In terms of the AV over IP’s tangential benefits, a Williams pointed to remote monitoring, “especially for companies that are spread out across large areas,” referencing her firm’s 70-plus conference rooms across the country. “When you’re responsible for supporting all of these rooms, and you can come in in the morning and check on [the status of everything], I think that’s super important.”
Other talking points included the ability to generate actionable insights on usage data, issues surrounding latency, and the different kinds of applications that demand 10Gb versus 1Gb solutions.

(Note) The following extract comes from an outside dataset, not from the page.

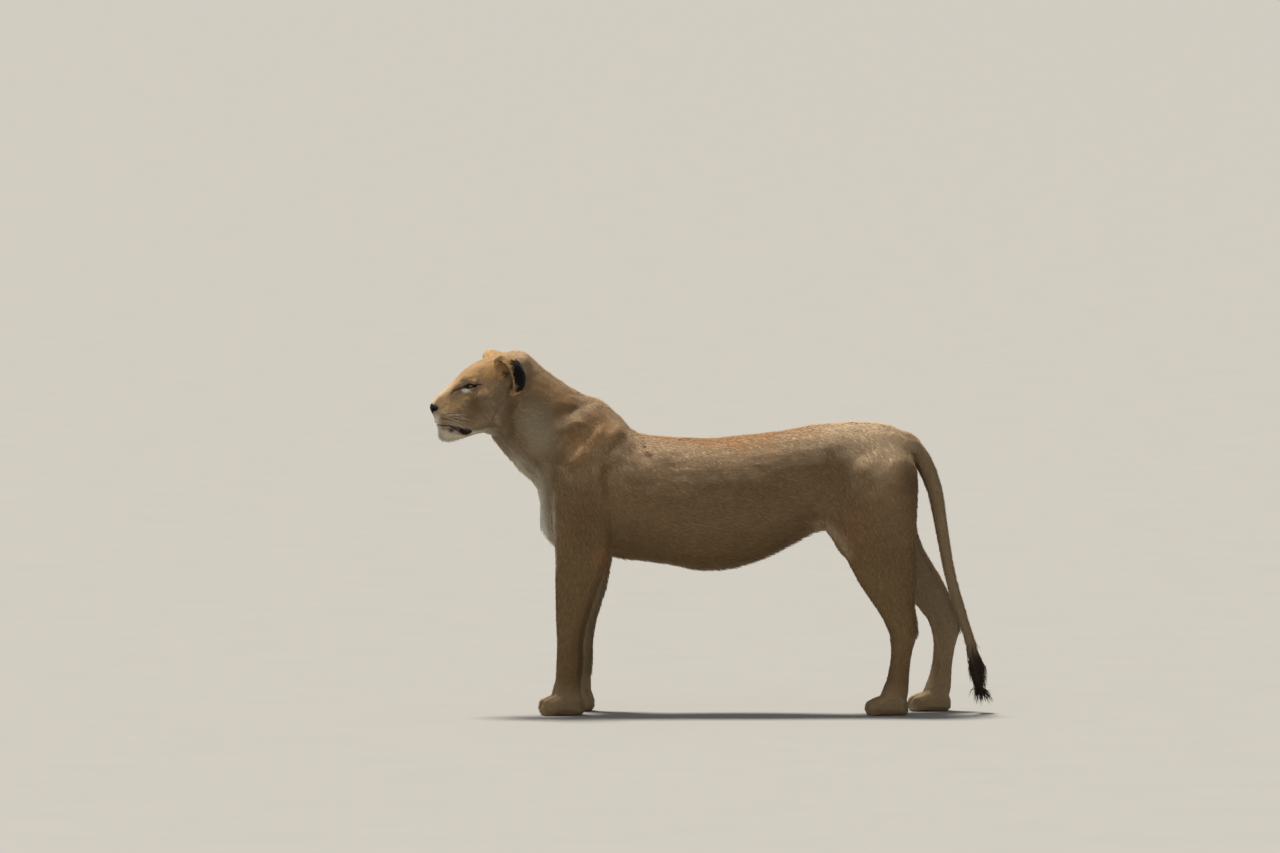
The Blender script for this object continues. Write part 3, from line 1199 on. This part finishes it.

Lastly, panelists touched on a crucial factor for AV-over-IP deployments: being conversant in IT to foster better interdepartmental collaboration. “Where we fail is when [IT staff] come to you and ask ‘What ports would I need to open on my firewall, what kind of control list would I have to generate?’ and our response is a 60-page whitepaper from a manufacturer that they do not have time to read,” Padikkala said. “You need to be able to sit there and explain to them ‘This is how it’s going to work.’”
“We’re in this together,” Way agreed, pointing out that oftentimes IT staff are receptive to helping. “It’s allowing yourself to come in and say ‘I don’t understand this, teach me; let’s do this.’ And you’ll find that you get a lot of traction. I think a lot of times we’re trying to sell our own stuff instead of trying to understand things from their point of view.”